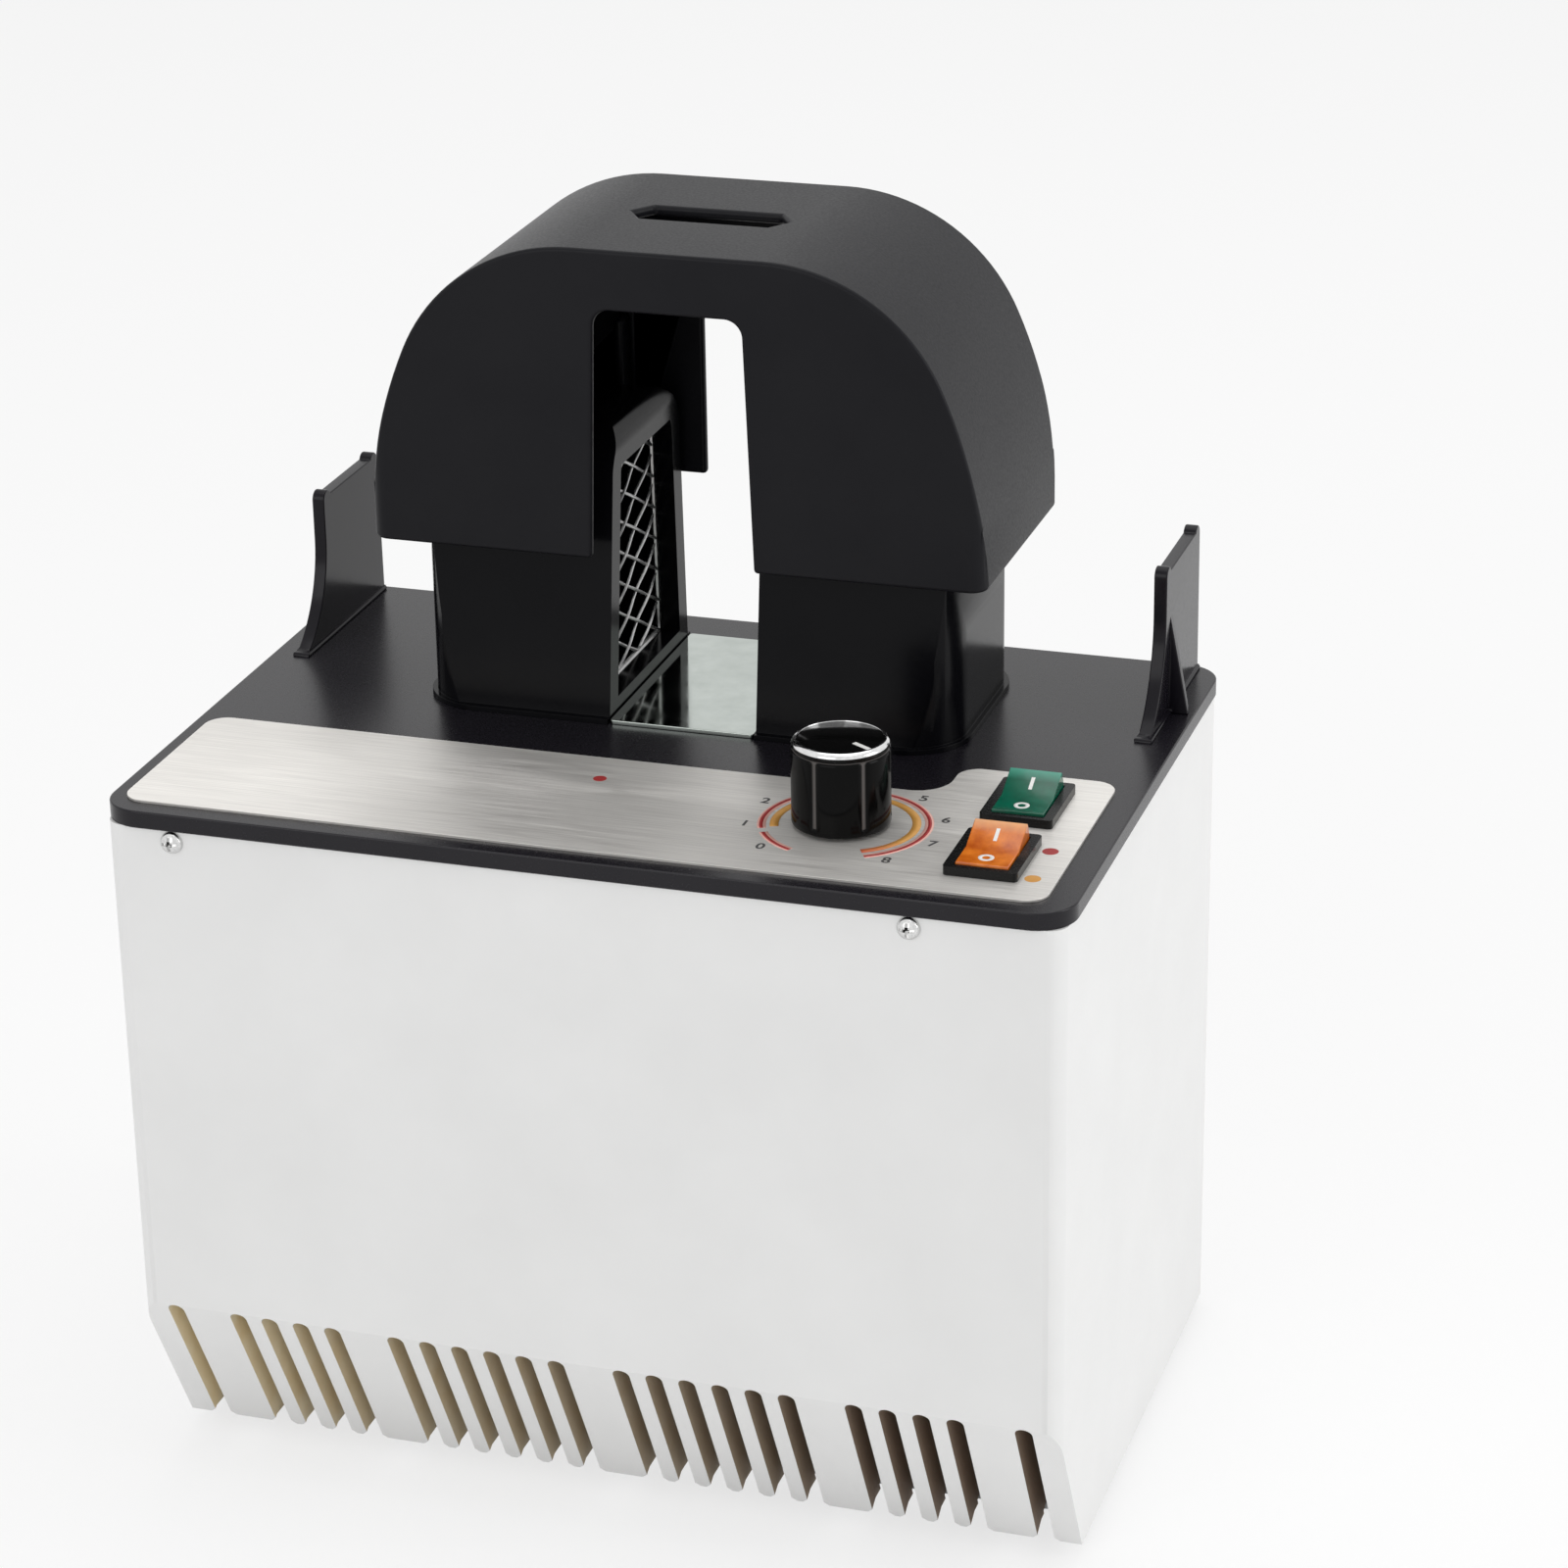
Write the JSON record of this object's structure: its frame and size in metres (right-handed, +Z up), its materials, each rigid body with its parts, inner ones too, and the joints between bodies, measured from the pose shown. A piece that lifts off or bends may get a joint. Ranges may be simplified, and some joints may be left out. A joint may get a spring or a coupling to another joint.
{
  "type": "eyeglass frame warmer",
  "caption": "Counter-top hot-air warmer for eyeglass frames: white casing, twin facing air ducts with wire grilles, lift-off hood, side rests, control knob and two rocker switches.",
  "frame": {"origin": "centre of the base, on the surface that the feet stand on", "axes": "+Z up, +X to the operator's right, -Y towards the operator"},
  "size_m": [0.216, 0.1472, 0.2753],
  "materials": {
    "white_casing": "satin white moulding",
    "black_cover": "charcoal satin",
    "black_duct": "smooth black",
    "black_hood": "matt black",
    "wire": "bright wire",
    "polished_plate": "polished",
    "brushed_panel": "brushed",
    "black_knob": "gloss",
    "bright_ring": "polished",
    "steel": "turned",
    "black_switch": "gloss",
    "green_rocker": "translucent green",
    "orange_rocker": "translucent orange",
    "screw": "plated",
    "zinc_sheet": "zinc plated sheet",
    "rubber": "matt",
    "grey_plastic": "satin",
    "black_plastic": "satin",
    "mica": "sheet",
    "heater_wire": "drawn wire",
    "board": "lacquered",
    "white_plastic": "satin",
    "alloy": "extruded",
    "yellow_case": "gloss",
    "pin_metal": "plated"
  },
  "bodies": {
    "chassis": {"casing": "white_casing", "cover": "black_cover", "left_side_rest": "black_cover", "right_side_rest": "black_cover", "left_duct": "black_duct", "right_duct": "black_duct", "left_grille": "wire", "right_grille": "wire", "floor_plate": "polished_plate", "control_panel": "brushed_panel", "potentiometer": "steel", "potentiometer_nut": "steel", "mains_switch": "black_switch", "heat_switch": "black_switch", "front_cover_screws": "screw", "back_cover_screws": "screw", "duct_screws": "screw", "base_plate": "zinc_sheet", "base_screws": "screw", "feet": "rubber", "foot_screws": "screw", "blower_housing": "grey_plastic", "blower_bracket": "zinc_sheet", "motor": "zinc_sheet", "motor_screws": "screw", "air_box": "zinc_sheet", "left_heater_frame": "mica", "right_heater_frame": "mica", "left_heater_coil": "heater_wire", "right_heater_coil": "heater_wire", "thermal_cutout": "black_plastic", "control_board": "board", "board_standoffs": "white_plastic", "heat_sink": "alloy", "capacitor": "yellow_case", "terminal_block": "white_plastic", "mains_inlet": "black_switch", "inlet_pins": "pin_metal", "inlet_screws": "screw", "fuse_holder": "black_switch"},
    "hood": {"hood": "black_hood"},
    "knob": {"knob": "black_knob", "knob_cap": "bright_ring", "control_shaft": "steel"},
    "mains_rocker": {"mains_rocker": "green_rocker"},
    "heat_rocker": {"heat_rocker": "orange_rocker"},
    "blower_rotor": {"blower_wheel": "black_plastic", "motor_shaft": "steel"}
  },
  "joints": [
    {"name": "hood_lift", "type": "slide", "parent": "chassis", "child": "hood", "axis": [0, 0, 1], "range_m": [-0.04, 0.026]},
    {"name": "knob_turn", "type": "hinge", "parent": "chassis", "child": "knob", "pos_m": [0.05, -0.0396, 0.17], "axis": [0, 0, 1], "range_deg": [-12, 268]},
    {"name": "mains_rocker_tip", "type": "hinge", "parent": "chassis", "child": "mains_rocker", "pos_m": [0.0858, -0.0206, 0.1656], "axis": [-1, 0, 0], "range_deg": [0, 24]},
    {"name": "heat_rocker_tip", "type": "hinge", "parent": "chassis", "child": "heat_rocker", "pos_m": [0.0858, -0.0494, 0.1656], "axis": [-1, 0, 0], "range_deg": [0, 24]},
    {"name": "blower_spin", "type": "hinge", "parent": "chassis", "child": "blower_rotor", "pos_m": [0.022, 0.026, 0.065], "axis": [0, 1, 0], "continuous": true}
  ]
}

..........

Problem description:
Scan the material above for the word "with". Copy each line where it occurs.

Response to this exercise:
Write the JSON record of this object's structure: its frame and size in metres (right-handed, +Z up), its materials, each rigid body with its parts, inner ones too, and the joints between bodies, measured from the pose shown. A piece that lifts off or bends may get a joint. Ranges may be simplified, and some joints may be left out. A joint may get a spring or a coupling to another joint.
  "caption": "Counter-top hot-air warmer for eyeglass frames: white casing, twin facing air ducts with wire grilles, lift-off hood, side rests, control knob and two rocker switches.",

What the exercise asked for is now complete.